Broker‑dealers and smaller custodians may be more cautious. They face heavy tech and compliance costs to connect to token networks and manage keys. Traditional market utilities that can bundle services — think clearing and custody — will be powerful gatekeepers in the early stages. Crypto firms will cheer the move because it validates ledger tech for mainstream finance, but they will also press to broaden pilots into less restricted environments.
Key risks and a realistic timeline to meaningful on‑chain settlement
The risks are practical and legal. Jurisdictional overlap between securities and derivatives regulators could create friction, especially for tokenized instruments used in margin and derivatives. Cross‑border trades raise conflicts of law: which country’s courts will enforce on‑chain records? Operationally, custody is now digital key custody. A lost key or a hacked private‑key system could create immediate and visible losses. Smart‑contract bugs, integration failures, and unforeseen financial plumbing issues — for example around short sales or corporate actions — remain real dangers.

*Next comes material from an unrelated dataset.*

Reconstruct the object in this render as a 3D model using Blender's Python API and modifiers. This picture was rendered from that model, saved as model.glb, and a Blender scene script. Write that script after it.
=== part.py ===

Watch for near‑term milestones: completion of DTCC pilot designs, the first live pilot transactions, audit reports from independent reviewers, and any changes to trade reporting rules. Realistic timing: pilots and controlled rollouts over 12–36 months, selective live settlement for limited instruments within that window, and broader adoption over several years if pilots prove safe and cost‑effective. Full marketwide change would likely take much longer because it will require coordinated updates to law, exchanges, clearing houses and international counterparts.
For investors, the takeaway is cautious interest. Tokenization promises lower friction and faster finality, but the path will be complex and bumpy. Firms that prioritize robust custody, clear legal frameworks and practical integration will likely be better positioned than those betting on quick, sweeping change.